Sometimes I truly wish I was the bitch that people think I am. I wish that I could hate and that I could blame others for their wrongdoings. I wish that I could take back words that I have said in anger but I can’t. I can look back on all the relationships I’ve had through the years and while I KNOW that there was fault to be given to the others in the relationships, the ones that I focus on are my own. I should have tried harder, I shouldn’t have pushed so hard, I should have listened to my instincts, I should have changed, I should have helped them more, I should have SAVED them, I should have protected them, I should have done SOMETHING, anything, so that they didn’t leave me.

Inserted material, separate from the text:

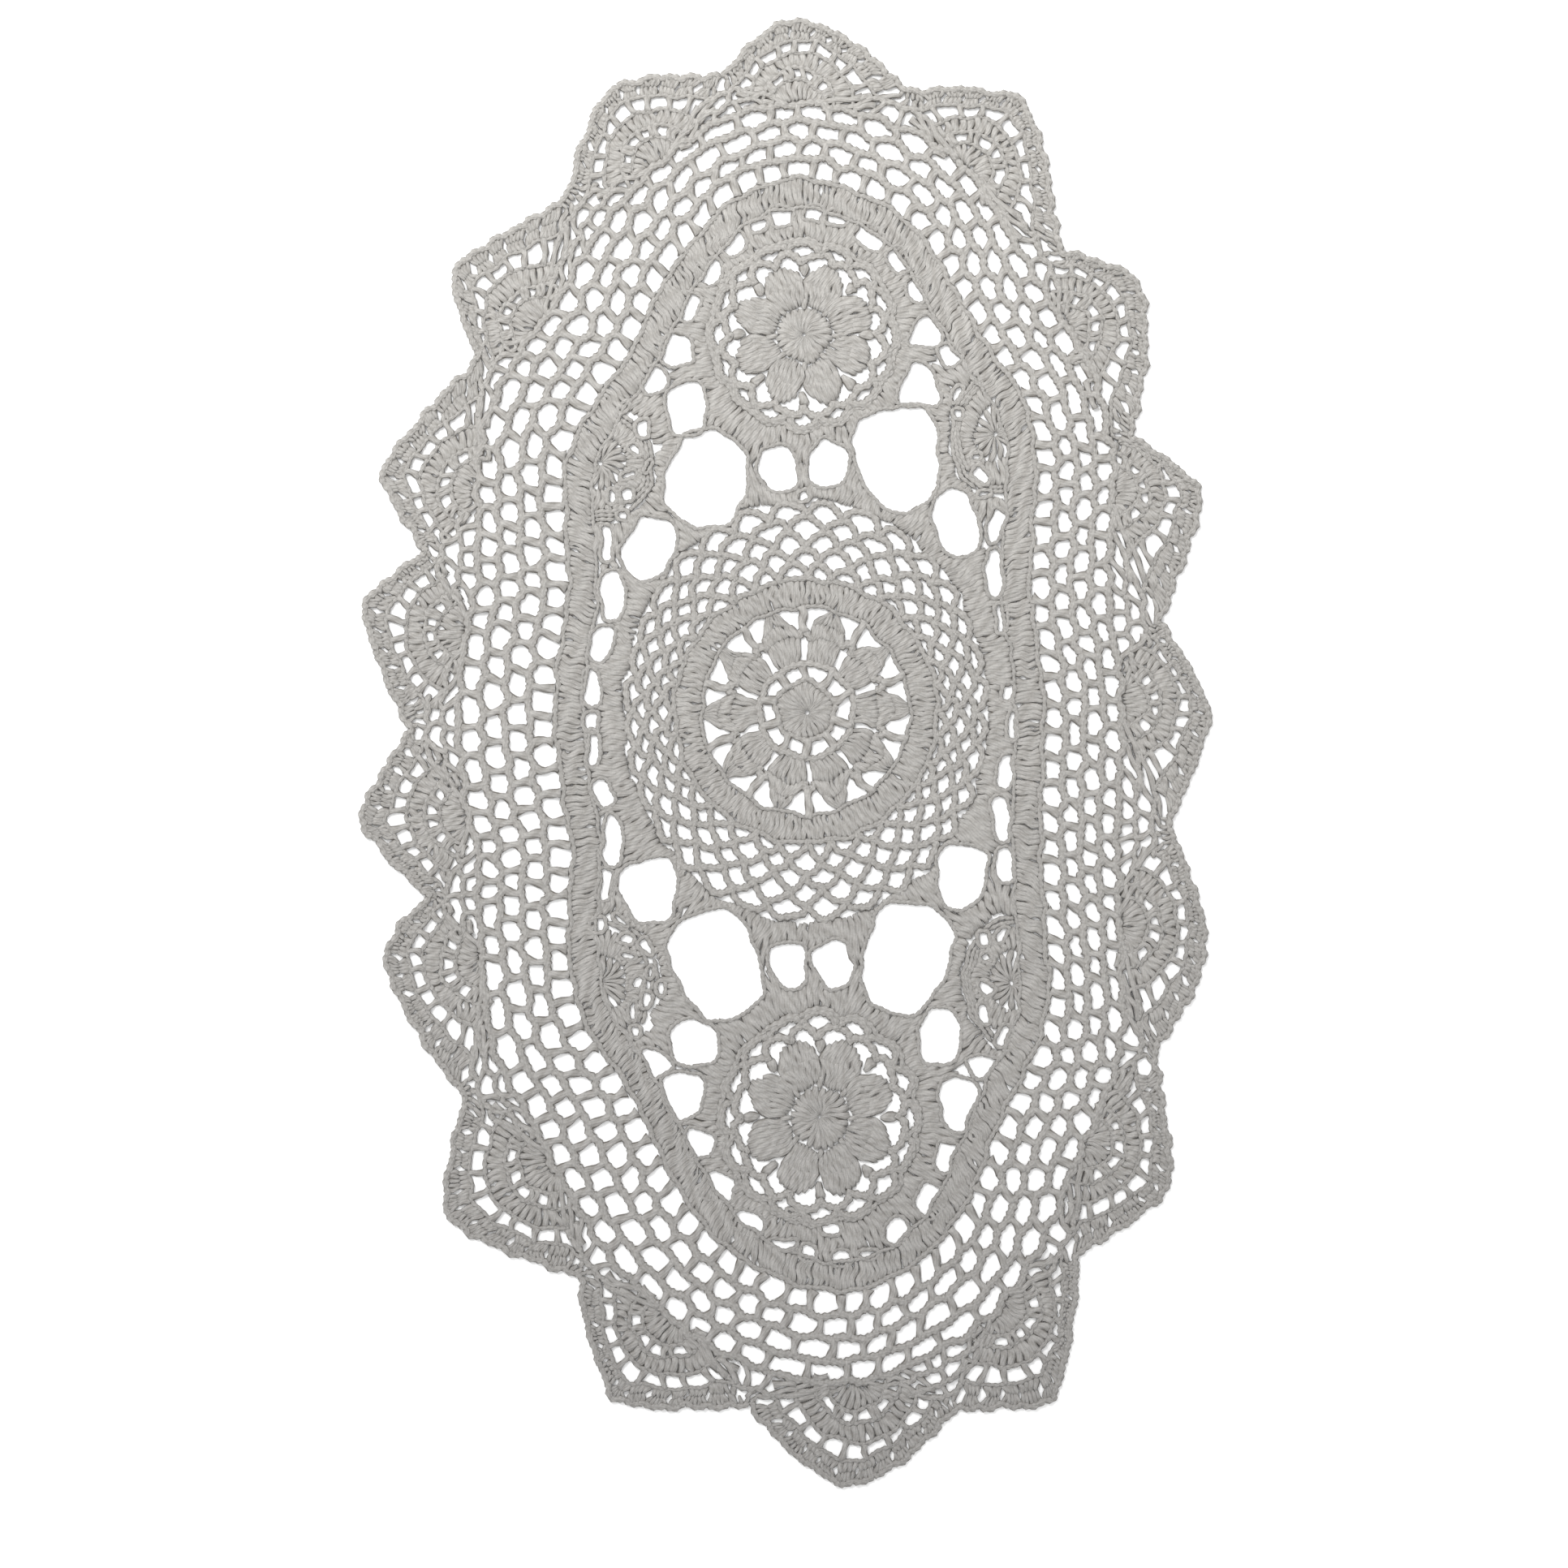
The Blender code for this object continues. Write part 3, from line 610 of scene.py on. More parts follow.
        self._sweep(path, width, height, swell, (share * route.length)[None], closed)

    def finish(self, flat: tuple[float, float], area: float,
               material: bpy.types.Material) -> bpy.types.Object:
        """Args:
            flat: width and length of the zone in metres; not used.
            area: the cloth's own area there, in square metres.
            material: the yarn's finish.

        Returns:
            The finished piece.
        """
        points = np.concatenate(self.points) * MM
        quads = np.concatenate(self.faces)
        caps = np.concatenate(self.caps) if self.caps else np.zeros((0, len(SECTION)), int)
        mesh = bpy.data.meshes.new(self.name)
        mesh.vertices.add(len(points))
        mesh.vertices.foreach_set("co", points.astype(np.float32).ravel())
        loops = np.concatenate([quads.ravel(), caps.ravel()])
        mesh.loops.add(len(loops))
        mesh.loops.foreach_set("vertex_index", loops.astype(np.int32))
        starts = np.concatenate([
            np.arange(len(quads)) * 4, len(quads) * 4 + np.arange(len(caps)) * len(SECTION),
        ])
        mesh.polygons.add(len(starts))
        mesh.polygons.foreach_set("loop_start", starts.astype(np.int32))
        mesh.update(calc_edges=True)
        uv = mesh.uv_layers.new(name="yarn")
        corner_uvs = np.concatenate([np.concatenate(self.face_uvs)] + (
            [np.concatenate(self.cap_uvs)] if self.cap_uvs else []))
        uv.data.foreach_set("uv", corner_uvs.astype(np.float32).ravel())
        for label, values in (("strand_tone", self.tones), ("strand_ridge", self.ridges)):
            layer = mesh.attributes.new(label, "FLOAT", "POINT")
            layer.data.foreach_set("value", np.concatenate(values).astype(np.float32))
        mesh.polygons.foreach_set("use_smooth", np.ones(len(starts), bool))
        mesh.materials.append(material)
        piece = bpy.data.objects.new(self.name, mesh)
        bpy.context.scene.collection.objects.link(piece)
        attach(piece, "root")
        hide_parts("crochet_mat")
        triangles = 2 * len(quads) + (len(SECTION) - 2) * len(caps)
        surface = sum(face.area for face in mesh.polygons)
        LOG.info("%s: %d triangles, surface / 2 = %.5f m2, declared %.5f m2", self.name, triangles,
                 surface / 2, area)
        return piece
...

And therein lies the horribleness of me. Blame it on my mental illness, blame it on being who I am, blame it on the rain, blame it on the Goose, got me feeling loose…errr anyway….

I can be angry for a short time about something done to me. I will always find a way to turn it around to blame myself or even if I don’t blame myself I’ll forgive a great amount of wrong. I’m not as easily forgiving to myself though.

I don’t deal well with abandonment. Perceived or actual. I don’t deal well with rejection. Perceived or actual. It’s like someone has taken a scalpel to my heart and cut chunks out of it. My chest hurts like it is in a vice and I can’t get a full breath. Especially if they just quit talking and fall off the face of the earth. I miss them. I miss the hope they gave me that I could have a “normal” relationship. I miss the fact that when I am with a man I feel calm. I can breathe. I have someone in my corner (or at least I think they are). And I hate myself for having that dependency. I hate myself that I can’t be calm without someone there to anchor me. I hate myself that I feel like I can’t keep doing this on my own and that I crave for help from someone who loves me. I hate my inconsistency of thinking.

Those are all feelings. Emotions are my downfall. My intellect is strong though. I know that I am a strong woman. I dare say that many would have cracked by now from what I’ve been through. I know that I can handle anything on my own. I know that I will heal, that I will succeed, that I will become who I should be, and that I will be fine without a man in my life.

And therein lies the rub. I possess strong intellect and strong emotions. I’m constantly at war with myself. My intellect wants to keep me alive. My heart and soul grow weary and at times want to give up. It’s exhausting to have this battle all the time. It’s distracting. It’s the way I live every day.